Wednesday, July 28, 2010

DA won't explain plea deal in DWI case

NORTH TONAWANDA -- The Niagara County district attorney and one of his deputies will not explain why they allowed the daughter of a city councilwoman to plead guilty to vastly reduced charges after being charged with driving while intoxicated earlier this month.

City Judge William R. Lewis told The Buffalo News he agreed to the plea bargain because he was told an alcohol-related conviction would cost the young woman her job as a certified public accountant.

Henry F. Wojtaszek, the former Niagara County Republican Party chairman who represented Sara E. Donovan, denied using any political influence to get the district attorney's office to allow his client to plead guilty to speeding and a parking ticket.

Donovan, 23, of Westbrook Drive, the daughter of GOP Alderwoman at Large Nancy A. Donovan, was charged with misdemeanor driving while intoxicated and failure to use the designated lane after her 2006 Saturn struck two parked cars on Payne Avenue at 1:54 a.m. July 11.

Police measured Donovan's blood-alcohol content at 0.13 percent; the legal limit for intoxication is 0.08 percent. She told police that she had two drinks and had been on her way home from a bar on Webster Street.

Under the state Vehicle and Traffic Law, a driver charged with an alcohol-related offense is not generally allowed to plead guilty to a non-alcohol-related charge.

First-time DWI cases often end with a plea of driving while ability impaired by alcohol, but there is a loophole in the law allowing the district attorney to recommend a different plea if the reason is put on the record.

The section says the district attorney must determine that "the charge of a violation of this [DWI] section is not warranted."

District Attorney Michael J. Violante, a Republican who was endorsed for his office by then-party chairman Wojtaszek in 2007, declined to talk about the case this week. "What happened is what happened," he said.

Deputy District Attorney Theodore A. Brenner, a DWI specialist who prosecuted the case, also declined to be interviewed.

Judge Lewis, a registered Republican, said although he knows who Wojtaszek is, he denied that the councilwoman's daughter was given any special treatment in his court.

"She was never treated any worse or better than anyone else," the judge told The Buffalo News. "The justification was that that the young woman was a CPA, and she might lose her license to be an accountant if she was convicted.

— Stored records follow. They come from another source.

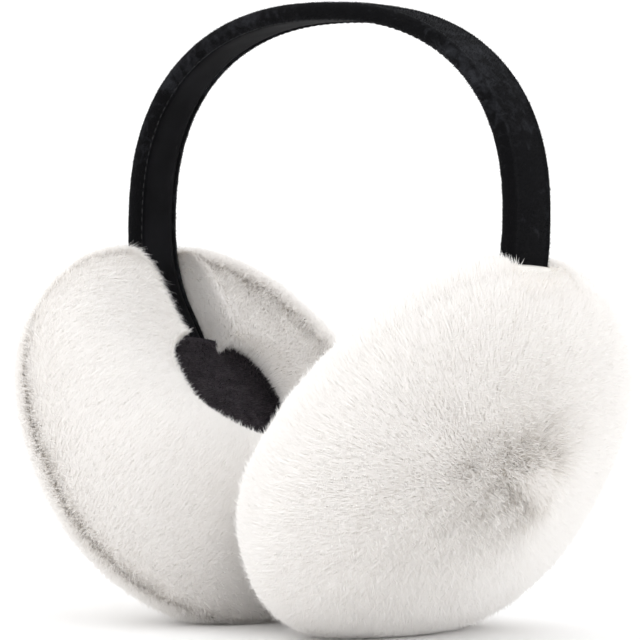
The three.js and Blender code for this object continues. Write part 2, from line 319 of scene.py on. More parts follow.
@dataclass(frozen=True)
class PileFinish:
    """A pile of fine fibres, darker at the root than at the tip; an attribute gives the share along a fibre.

    The glow is the share of light that passes through a fibre instead of coming back from it.
    """

    name: str
    root: str
    tip: str
    sheen: float
    cloud_mm: float
    glow: float = 0.0

    def material(self) -> bpy.types.Material:
        """Builds the finish. Returns the material."""
        made, graph = new_material(self.name)
        along = graph.add("ShaderNodeAttribute", attribute_name="along").outputs["Fac"]
        place = graph.add("ShaderNodeTexCoord").outputs["Object"]
        cloud = graph.add("ShaderNodeTexNoise", {
            "Vector": place, "Scale": 1 / (self.cloud_mm * MM), "Detail": 3.0})
        lift = graph.add("ShaderNodeMath", {0: cloud.outputs["Fac"], 1: 0.25, 2: along},
                         operation="MULTIPLY_ADD")
        tone = graph.add("ShaderNodeValToRGB", {"Fac": lift.outputs["Value"]})
        tone.color_ramp.elements[0].position, tone.color_ramp.elements[0].color = 0.05, linear(self.root)
        tone.color_ramp.elements[1].position, tone.color_ramp.elements[1].color = 0.7, linear(self.tip)
        shader = graph.add("ShaderNodeBsdfPrincipled", {
            "Base Color": tone.outputs["Color"], "Roughness": 0.9, "Specular IOR Level": 0.1,
            "Sheen Weight": self.sheen, "Sheen Roughness": 0.6})
        surface = shader.outputs["BSDF"]
        if self.glow:
            through = graph.add("ShaderNodeBsdfTranslucent", {"Color": tone.outputs["Color"]})
            surface = graph.add("ShaderNodeMixShader", {
                0: self.glow, 1: surface, 2: through.outputs["BSDF"]}).outputs["Shader"]
        graph.add("ShaderNodeOutputMaterial", {"Surface": surface})
        return made


# Dense off-white fur: fine fibres that scatter light from one to the next, so the pads look soft and even.
FUR = PileFinish("off_white_fur_fibre", root="FAF8F5", tip="FEFDFC", sheen=0.1, cloud_mm=14.0, glow=0.35)
# Knitted backing under the fur, seen only between the roots.
BACKING = PileFinish("off_white_fur_backing", root="F3F0EB", tip="F7F4F0", sheen=0.0, cloud_mm=14.0)
# Short dark plush, a cut pile of fine fibres: nearly black inside, warm grey where the tips catch light.
PLUSH = PileFinish("dark_short_plush", root="3A363A", tip="5C565B", sheen=0.06, cloud_mm=6.0)
PLUSH_GROUND = PileFinish("dark_plush_ground", root="3A363A", tip="48434A", sheen=0.0, cloud_mm=6.0)


@dataclass
class ArchShape:
    """The headband's path: a superellipse that leans in below its widest level and ends in straight tails."""

    half_width: float = 75.5 * MM
    rise: float = 63.5 * MM
    drop: float = 58.0 * MM
    power: float = 2.32
    tilt: float = math.radians(32)
    tail: float = 27.0 * MM
    width_crown: float = 18.2 * MM
    width_end: float = 20.4 * MM
    middle: np.ndarray = field(default_factory=lambda: np.zeros(3))

    def __post_init__(self) -> None:
        """Takes the place of the widest level's middle from the frame."""
        low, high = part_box("headband_cover")
        self.middle = np.array([0.0, (low[1] + high[1]) / 2, high[2] - self.rise])

    @property
    def tail_angle(self) -> float:
        """The angle at which the arch has leaned in by the pads' tilt."""
        lean = math.tan(self.tilt) * self.drop / self.half_width
        return -math.atan(lean ** (1 / (2 - 2 / self.power)))

    def point(self, angle: np.ndarray) -> np.ndarray:
        """Points of the outer face on the right side, from the middle, at angles up from the widest level."""
        c, s = np.cos(angle), np.sin(angle)
        reach = np.where(s < 0, self.drop, self.rise)
        x = self.half_width * np.sign(c) * np.abs(c) ** (2 / self.power)
        z = reach * np.sign(s) * np.abs(s) ** (2 / self.power)
        return np.stack([x, np.zeros_like(x), z], axis=-1)

    def stations(self, count: int) -> tuple[np.ndarray, np.ndarray, np.ndarray]:
        """Evenly spaced stations from the right tail's end over the crown to the left tail's end.

        Args:
            count: How many stations there are.

        Returns:
            Points on the outer face, unit directions into the band, and the band's widths.
        """
        angles = np.linspace(self.tail_angle, math.pi / 2, 600)
        arch = self.point(angles)
        up = np.array([math.sin(self.tilt), 0, math.cos(self.tilt)])
        steps = np.linspace(1, 0, 60)[:-1, None]
        right = np.concatenate([arch[0] - up * self.tail * steps, arch])
        path = np.concatenate([right, right[-2::-1] * np.array([-1, 1, 1])])
        length = np.concatenate([[0], np.cumsum(np.linalg.norm(np.diff(path, axis=0), axis=1))])
        at = np.linspace(0, length[-1], count)
        points = np.stack([np.interp(at, length, path[:, i]) for i in range(3)], axis=1)
        along = unit(np.gradient(points, axis=0))
        inward = np.stack([-along[:, 2], np.zeros(count), along[:, 0]], axis=1)
        fall = np.clip(-points[:, 2] / self.drop, 0, 1)
        widths = self.width_crown + (self.width_end - self.width_crown) * fall
        return points + self.middle, inward, widths


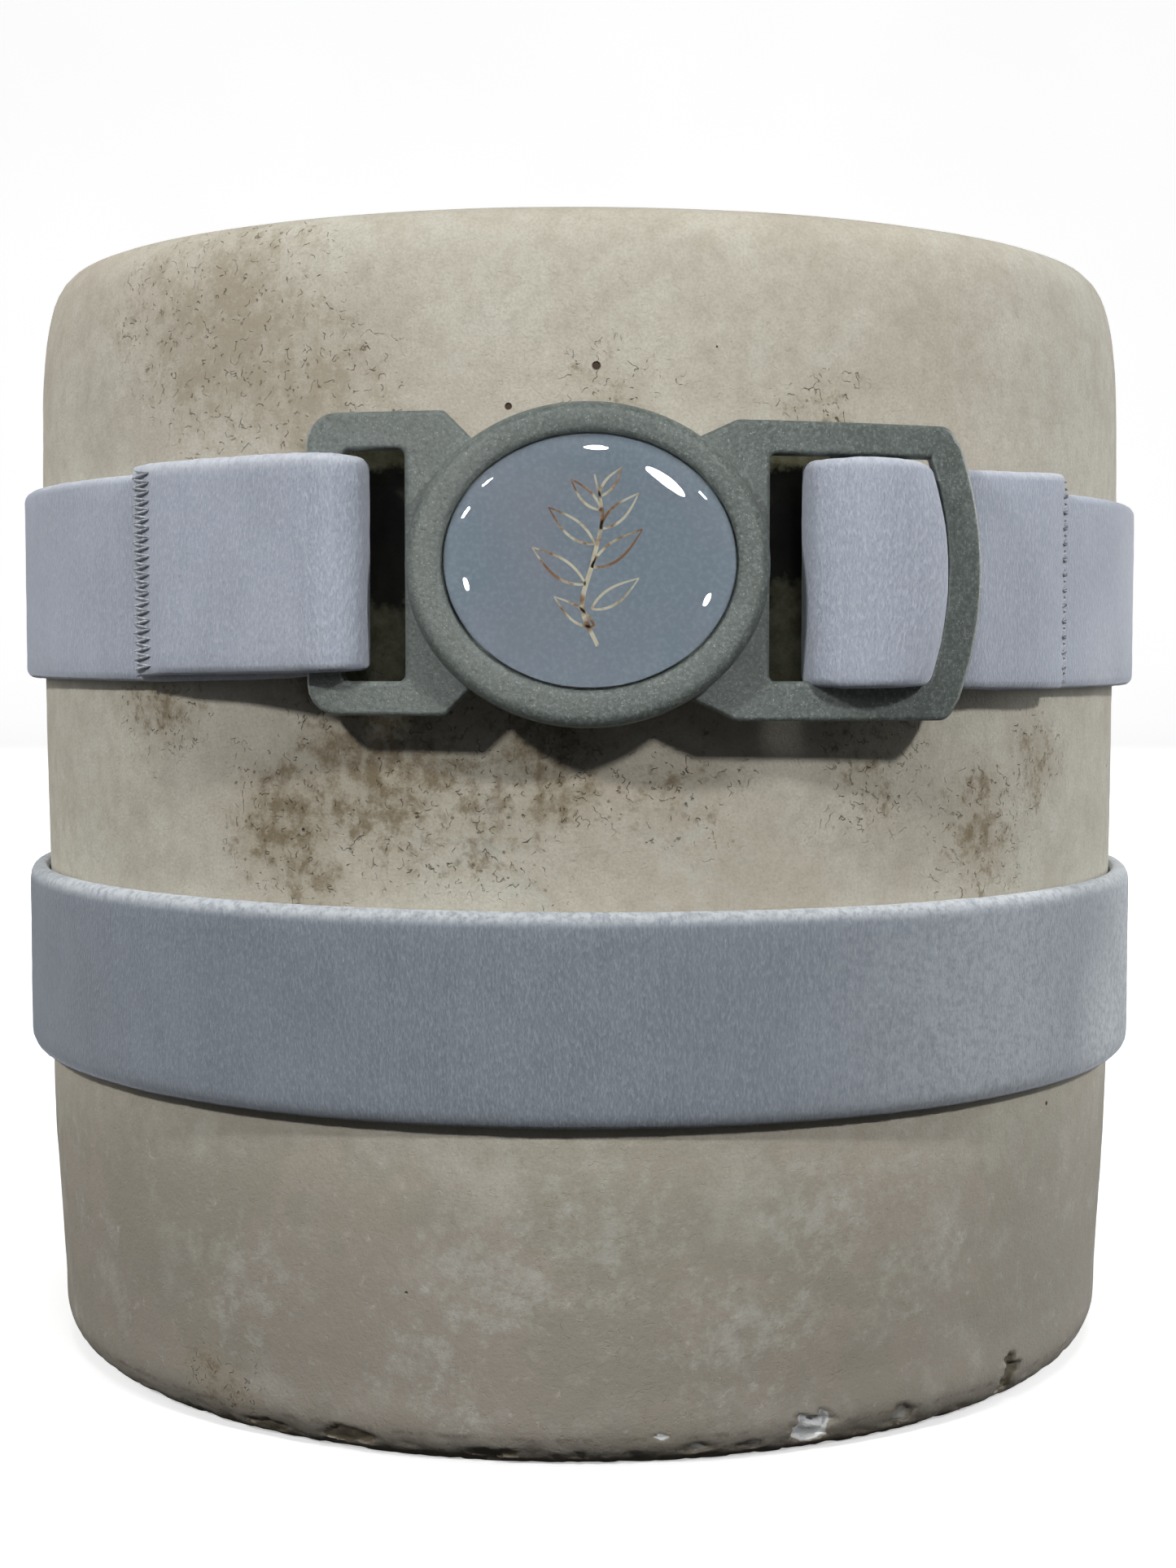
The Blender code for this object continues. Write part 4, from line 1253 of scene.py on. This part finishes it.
def disc(name, centre, size, profile, steps=OVAL_STEPS):
    """A stretched turned piece that faces the front: profile is (share of the size, y)."""
    vertices = [(centre[0], profile[0][1], centre[1])]
    for share, y in profile[1:-1]:
        for step in range(steps):
            angle = 2 * math.pi * step / steps
            x = centre[0] + size[0] * share * math.cos(angle)
            vertices.append((x, y, centre[1] + size[1] * share * math.sin(angle)))
    vertices.append((centre[0], profile[-1][1], centre[1]))
    return close_up(new_object(name, vertices, closed_faces(len(profile) - 2, steps)), 50.0)


def badge():
    low, high = BADGE_BOX
    centre = ((low.x + high.x) / 2, (low.z + high.z) / 2)
    size = ((high.x - low.x) / 2, (high.z - low.z) / 2)
    ease = 0.0001
    plate = disc("badge_face", centre, size, [
        (0.0, low.y), (0.5, low.y), (0.985, low.y), (1.0, low.y + ease), (1.0, high.y - ease),
        (0.985, high.y), (0.0, high.y),
    ])
    settle(plate, BADGE, "badge_plate", "mold_front")

    low, high = DOME_BOX
    edge = high.y - DOME_RIM
    rise = edge - low.y
    profile = [(0.0, low.y)]
    for step in range(1, DOME_RINGS + 1):
        angle = math.radians(90.0 * step / DOME_RINGS)
        profile.append((math.sin(angle), edge - rise * math.cos(angle) ** 0.9))
    bonded = BADGE_BOX[0].y + DOME_BOND
    profile += [(1.0, high.y), (0.992, high.y), (0.985, bonded), (0.0, bonded)]
    dome = disc("badge_lens", centre, size, profile, 2 * OVAL_STEPS)
    settle(dome, RESIN, "badge_dome", "mold_front")
    sprig(centre, BADGE_BOX[0].y)


def ribbon(points, widths):
    """Both edges of a flat stroke through (x, z) points."""
    left = []
    right = []
    for i, point in enumerate(points):
        before = Vector(points[max(0, i - 1)])
        after = Vector(points[min(len(points) - 1, i + 1)])
        along = (after - before).normalized()
        across = Vector((-along.y, along.x)) * widths[i] / 2
        left.append(Vector(point) + across)
        right.append(Vector(point) - across)
    return left, right


def sprig(centre, plate_y):
    """A plain leafy sprig in thin strokes, printed on the badge."""
    ink_thickness = 0.00004
    strokes = []
    stem = [(0.0010, -0.0110), (-0.0010, -0.0060), (0.0004, 0.0), (0.0016, 0.0060), (0.0006, 0.0112)]
    strokes.append((smooth_line(stem, 0.0005), 0.00062, 0.00022))
    leaves = [
        (0.0006, -0.0085, 148.0, 0.0062), (0.0002, -0.0062, 28.0, 0.0070), (-0.0006, -0.0030, 150.0, 0.0080),
        (0.0002, -0.0008, 32.0, 0.0078), (0.0006, 0.0022, 146.0, 0.0072), (0.0013, 0.0042, 38.0, 0.0064),
        (0.0014, 0.0066, 138.0, 0.0052), (0.0012, 0.0084, 48.0, 0.0044),
    ]
    for x, z, degrees, length in leaves:
        angle = math.radians(degrees)
        along = Vector((math.cos(angle), math.sin(angle)))
        across = Vector((-along.y, along.x))
        for bulge in (0.30, -0.30):
            side = []
            for step in range(13):
                t = step / 12
                swell = math.sin(math.pi * t ** 0.85) * bulge * length * 0.5
                lift = 0.10 * length * t * t
                point = Vector((x, z)) + along * length * t + across * swell + Vector((0.0, lift))
                side.append(tuple(point))
            strokes.append((side, 0.00036, 0.00016))
    vertices = []
    faces = []
    for points, wide, narrow in strokes:
        widths = []
        for i in range(len(points)):
            t = i / (len(points) - 1)
            widths.append(narrow + (wide - narrow) * math.sin(math.pi * min(1.0, 0.25 + 0.75 * t)))
        left, right = ribbon(points, widths)
        base = len(vertices)
        for a, b in zip(left, right):
            for point, lift in ((a, 0.0), (b, 0.0), (b, ink_thickness), (a, ink_thickness)):
                vertices.append((centre[0] + point[0], plate_y - lift, centre[1] + point[1]))
        for i in range(len(points) - 1):
            for side in range(4):
                after = (side + 1) % 4
                a = base + i * 4
                faces.append((a + side, a + after, a + 4 + after, a + 4 + side))
        faces.append((base, base + 1, base + 2, base + 3))
        end = base + (len(points) - 1) * 4
        faces.append((end, end + 1, end + 2, end + 3))
    obj = give(close_up(new_object("badge_sprig", vertices, faces)), SPRIG)
    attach(obj, "mold_front")


# ---------------------------------------------------------------- camera, floor and light

LENS_MM = 53.08
SENSOR_MM = 36.0
CAMERA_PLACE = (0.0014, -0.4049, 0.1152)
LOOKS_DOWN = 3.41           # degrees


def camera():
    data = bpy.data.cameras.new("camera")
    data.lens = LENS_MM
    data.sensor_width = SENSOR_MM
    data.clip_start = 0.01
    obj = bpy.data.objects.new("camera", data)
    obj.location = CAMERA_PLACE
    obj.rotation_euler = (math.radians(90.0 - LOOKS_DOWN), 0.0, 0.0)
    bpy.context.scene.collection.objects.link(obj)
    bpy.context.scene.camera = obj


def floor():
    """A pale floor that sweeps up into a wall all round, and gives no light back to the mold."""
    flat, bend, top, steps = 2.4, 1.2, 3.4, 96
    profile = [(0.6, 0.0), (flat, 0.0)]
    for step in range(1, 25):
        angle = math.radians(90.0 * step / 24)
        profile.append((flat + bend * math.sin(angle), bend * (1 - math.cos(angle))))
    profile.append((flat + bend, top))
    vertices = [(0.0, 0.0, 0.0)]
    for radius, z in profile:
        for step in range(steps):
            angle = 2 * math.pi * step / steps
            vertices.append((radius * math.cos(angle), radius * math.sin(angle), z))
    faces = [(0, 1 + step, 1 + (step + 1) % steps) for step in range(steps)]
    for ring in range(len(profile) - 1):
        for step in range(steps):
            a = 1 + ring * steps + step
            b = 1 + ring * steps + (step + 1) % steps
            faces.append((a, a + steps, b + steps, b))
    obj = new_object("floor", vertices, faces)
    obj.data.shade_smooth()
    n = Nodes("floor_paint")
    tone = n.noise(3.0, 2.0)
    colour = n.mix(n.ramp(tone, 0.3, 0.7), (0.900, 0.900, 0.900), (0.880, 0.880, 0.880))
    n.set(Emission_Color=(1.0, 1.0, 1.0, 1.0), Emission_Strength=0.45, Specular_IOR_Level=0.2)
    give(obj, n.finish(colour, n.ramp(tone, 0.3, 0.7, 0.85, 0.95)))
    obj.visible_diffuse = False
    obj.visible_glossy = False


def area_light(name, place, target, size, power, turn=0.0):
    """A lamp aimed at a point, turned about its own direction by some degrees."""
    data = bpy.data.lights.new(name, "AREA")
    data.shape = "ELLIPSE"
    data.size = size[0]
    data.size_y = size[1]
    data.energy = power
    obj = bpy.data.objects.new(name, data)
    obj.location = place
    aim = (Vector(target) - Vector(place)).to_track_quat("-Z", "Y").to_matrix()
    obj.rotation_euler = (aim @ Matrix.Rotation(math.radians(turn), 3, "Z")).to_euler()
    bpy.context.scene.collection.objects.link(obj)
    return obj


def lights():
    """Two keys high on the left and right, one overhead and two behind; small lamps that only glint."""
    world = bpy.data.worlds.new("studio")
    world.use_nodes = True
    background = world.node_tree.nodes["Background"]
    background.inputs["Color"].default_value = (0.95, 0.97, 1.0, 1.0)
    background.inputs["Strength"].default_value = 0.05
    bpy.context.scene.world = world
    clasp = (0.0, -0.10, 0.125)
    for name, place, size, power in [
        ("key_left", (-0.63, -0.90, 0.76), (0.10, 0.10), 7.9),
        ("key_right", (0.62, -0.92, 0.73), (0.10, 0.10), 7.7),
        ("overhead", (0.02, -0.50, 0.82), (0.24, 0.16), 1.2),
    ]:
        area_light(name, place, clasp, size, power).visible_glossy = False
    area_light("side_left", (-1.02, 0.42, 0.35), clasp, (0.5, 0.9), 5.5)
    area_light("side_right", (1.02, 0.40, 0.30), clasp, (0.5, 0.9), 8.0)
    for name, place, size, power, turn in [
        ("top_glint", (0.02, -0.89, 0.57), (0.070, 0.075), 1.2, 0.0),
        ("tube_glint", (0.183, -0.946, 0.40), (0.070, 0.130), 1.6, 38.0),
        ("left_high_glint", (-0.355, -0.845, 0.51), (0.070, 0.045), 1.0, 0.0),
        ("right_high_glint", (0.38, -0.867, 0.44), (0.060, 0.040), 0.8, 0.0),
        ("left_glint", (-0.42, -0.87, 0.37), (0.090, 0.050), 1.0, 0.0),
        ("low_left_glint", (-0.33, -0.95, 0.08), (0.050, 0.045), 0.5, 0.0),
        ("low_right_glint", (0.31, -0.95, 0.03), (0.050, 0.045), 0.5, 0.0),
    ]:
        lamp = area_light(name, place, clasp, size, power, turn)
        lamp.visible_diffuse = False
        lamp.visible_transmission = False
    area_light("backdrop", (0.0, 0.70, 1.70), (0.0, 2.70, 0.60), (2.4, 1.0), 50.0)
    bpy.context.scene.view_settings.view_transform = "Standard"


# ---------------------------------------------------------------- the object

PLASTER = plaster_material()
# worn spots as (degrees, height, radius, amount); those at the far right, at 78 and 90 degrees, are partly
# painted sheen
UPPER_WEBBING = webbing_material(
    "upper_webbing", (0.405, 0.442, 0.525), (0.590, 0.625, 0.690), (0.680, 0.710, 0.750),
    [(78.0, 0.1250, 0.030, 0.9), (60.0, 0.1130, 0.014, 0.4), (-22.0, 0.1150, 0.014, 0.4)],
)
# painted shade: the lower webbing is the upper's cloth in darker colours, for the light that falls off low
# down
LOWER_WEBBING_SHADED = webbing_material(
    "lower_webbing_shaded", (0.214, 0.242, 0.280), (0.348, 0.388, 0.435), (0.700, 0.740, 0.760),
    [(90.0, 0.0660, 0.074, 1.4), (64.0, 0.0560, 0.030, 0.8), (42.0, 0.0640, 0.056, 0.34)],
)
THREAD = thread_material("thread", (0.480, 0.510, 0.560))
CLASP = clasp_material()
BADGE = badge_material()
SPRIG = sprig_material()
RESIN = dome_material()
PEG_PLASTIC = key_material("peg_plastic", (0.740, 0.720, 0.650))
SOCKET_PLASTIC = key_material("socket_plastic", (0.210, 0.310, 0.430))

plaster_half("plaster_front", "mold_front_half", "mold_front", -1, [f"natch_peg_{n}" for n in NATCHES])
plaster_half("plaster_back", "mold_back_half", "mold_back", 1, [f"natch_socket_{n}" for n in NATCHES])
base_plug()
natch_pieces()
belts()
seams()
clasp_left()
clasp_right()
clasp_bezel()
badge()
floor()
camera()
lights()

"The punishment would have been far worse than the crime in this case, and I accepted the plea deal."

Wojtaszek said he talked to Brenner at a court conference, "and then I wrote a letter to Mike Violante."

In a handwritten note in court files, Brenner wrote that the plea to speeding and a parking violation was offered because Donovan had no prior arrests, she presented insurance coverage for damages to the vehicles, and the blood-alcohol level was 0.13 percent.

Thursday, Donovan was allowed to plead the DWI down to speeding for going 44 mph in a 30 mph zone. The lane violation charge was reduced to a city parking violation.

Department of Motor Vehicles spokesman Nicholas Catiello said a person who pleads to impaired driving as a first offense receives an automatic 90-day license suspension, but that can be reduced if the person enrolls in driving school. Upon enrollment, a conditional license can be issued allowing the person to drive to and from work.

Donovan was fined $280 and ordered to attend a victim impact panel session, in which victims of drunken drivers -- or their survivors -- talk to such drivers about the consequences of their crimes on the innocent.

"I think it was a legitimate resolution," Wojtaszek said.

He denied using any political influence on Violante to obtain an outcome that a typical citizen couldn't obtain.

Wojtaszek's wife, Caroline A. Wojtaszek, was an assistant district attorney for 14 years before resigning earlier this year to become confidential law clerk to County Judge Sara Sheldon Sperrazza.

Lewis said there was no special treatment for Donovan.

"Although the deal is rare," he said, "it has happened before in my court. I can guarantee that."